# Equations

The equation for an ellipsoid with axises $$e_1, e_2$$ and $$e_3$$: $E(x) := \frac{x_1^2}{e_1^2} + \frac{x_2^2}{e_2^2} + \frac{x_3^2}{e_3^2} - 1 = 0$ Let $$y = \begin{bmatrix} y_1 & y_2 & y_3 \end{bmatrix}^T$$ be a point outside the ellipsoid.
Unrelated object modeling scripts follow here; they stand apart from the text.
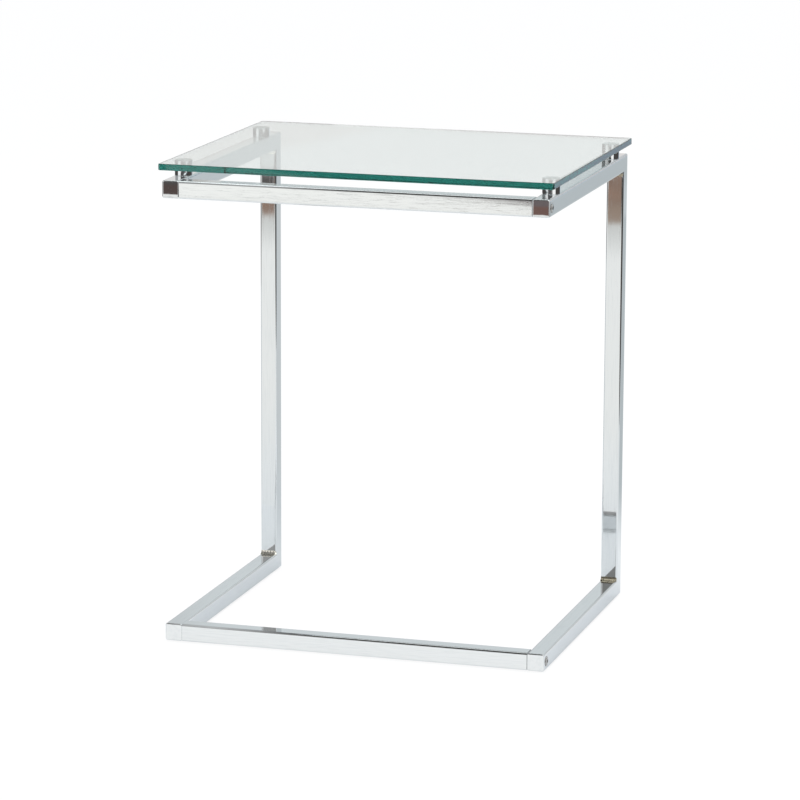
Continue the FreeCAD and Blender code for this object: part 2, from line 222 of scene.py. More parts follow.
CHROME = (0.74, 0.755, 0.765, 1.0)
CHROME_DULL = (0.685, 0.705, 0.72, 1.0)
DULL_SHARE = 0.7
LINE_SHARE = 0.01
TUBES = {
    "x": ("top_crossbar", "bottom_crossbar"),
    "y": ("left_top_rail", "right_top_rail", "left_base_rail", "right_base_rail"),
    "z": ("left_upright", "right_upright"),
}
ALONG = {"x": (0.05, 1, 1), "y": (1, 0.05, 1), "z": (1, 1, 0.05)}
WAVE_DEPTH = {"x": 0.000002, "y": 0.000014, "z": 0.000014}

# Waves of the rolled or pressed steel that show in the reflections, and patches in the plating.
plating_waves, given, made = effect_group(
    "plating waves", [("Coordinates", "Vector"), ("Waves per metre", "Float")],
    [("Patches", "Float"), ("Height", "Float")])
waves = node(plating_waves, "TexNoise", {"Vector": given["Coordinates"],
                                         "Scale": given["Waves per metre"],
                                         "Detail": 1.5, "Roughness": 0.45})
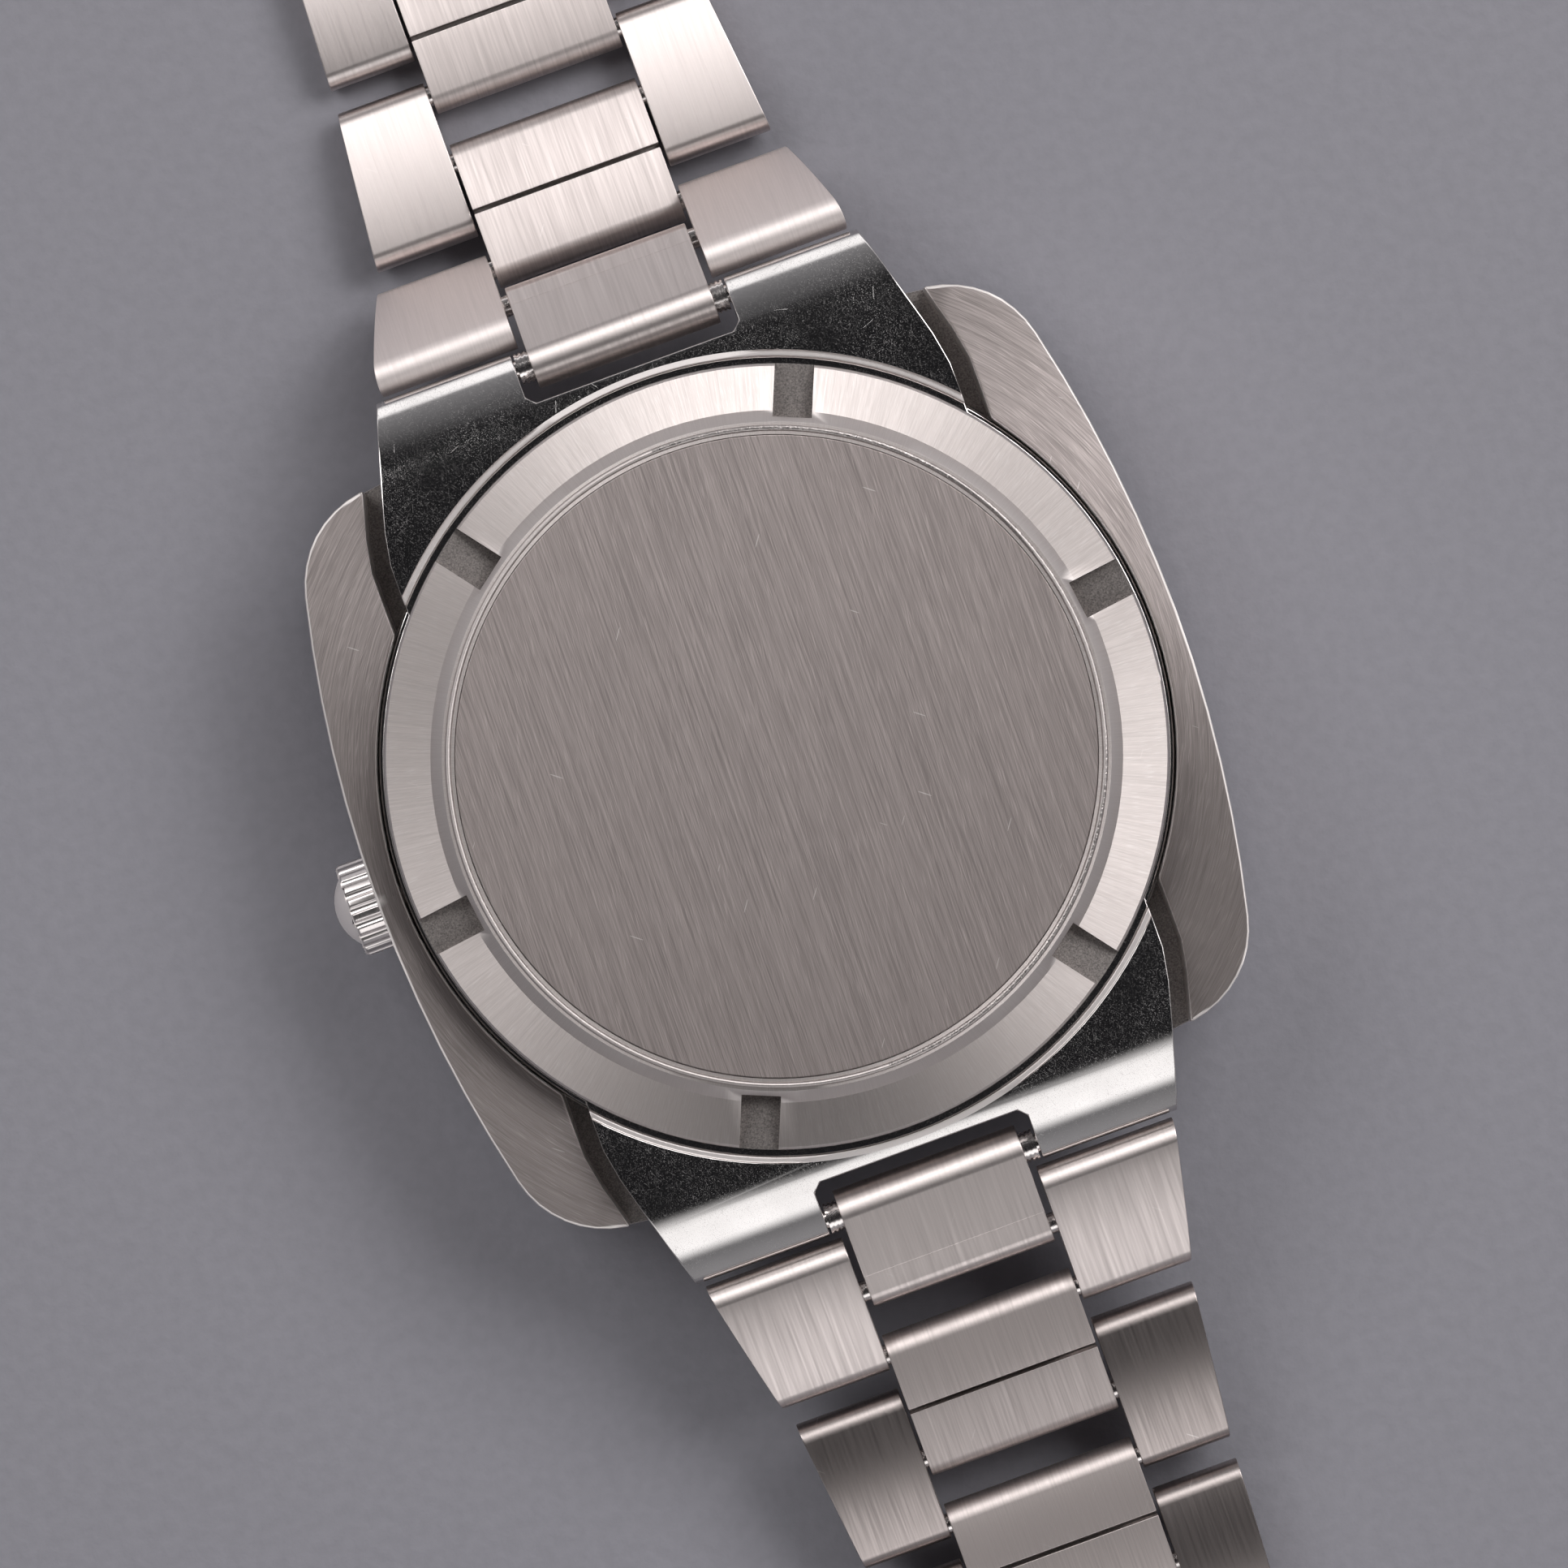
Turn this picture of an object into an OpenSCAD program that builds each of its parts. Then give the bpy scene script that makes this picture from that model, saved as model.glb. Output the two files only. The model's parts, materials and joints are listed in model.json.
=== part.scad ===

For any point $$x = \begin{bmatrix} x_1 & x_2 & x_3 \end{bmatrix}^{T}$$ on the ellipsoid we have1: $y - x = \frac{1}{2} t \nabla E(x),$ or equivalently in component form, $y_k = \left( 1 + \frac{t}{e_k^2} \right) x_k, \qquad k=1,2,3.$ The values $$x_k$$ can be expressed as a function of $$t$$: $x_k(t):=\frac{e_k^2}{t+e_k^2} y_k, \qquad k=1,2,3,$ and their derivatives are given by, $x_k'(t) = -\frac{e_k^2}{(t+e_k^2)^2} y_k = -\frac{x_k(t)}{t+e_k^2}, \qquad k=1,2,3.$ The equation of the ellipsoid is reduced to a scalar equation in $$t$$: $E(t)=\frac{x_1^2(t)}{e_1^2} + \frac{x_2^2(t)}{e_2^2} + \frac{x_3^2(t)}{e_3^2} - 1.$ The derivative $$E'(t)$$ is simply: $E'(t)=\frac{2 x_1(t) x_1'(t)}{e_1^2} + \frac{2 x_2(t) x_2'(t)}{e_2^2} + \frac{2 x_3(t) x_3'(t)}{e_3^2}.$

1. http://www.geometrictools.com/Documentation/DistancePointEllipseEllipsoid.pdf

# Analytical solution

When $$e_1=e_2=e_3=R$$ we can solve $$E(t)=0$$ analytically. $y_1^2+y_2^2+y_3^2-(t+R^2)^2=0$ $t = - R^2 + \sqrt{y_1^2+y_2^2+y_3^2}$ Note: We consider the positive $$t$$. Negative $$t$$ corresponds to the point $$\tilde{x}$$ on the other side of the ellipsoid.

# Numerical algorithm

1. Find a starting guess $$t_0$$.

2. Iterate a few Newton Raphson steps: $t_{n+1} = t_n - \frac{E(t_n)}{E'(t_n)}, \qquad n=0,1,\dots.$

3. Until convergence $$|\Delta t| < TOL$$ and $$|E(t)| < RTOL$$.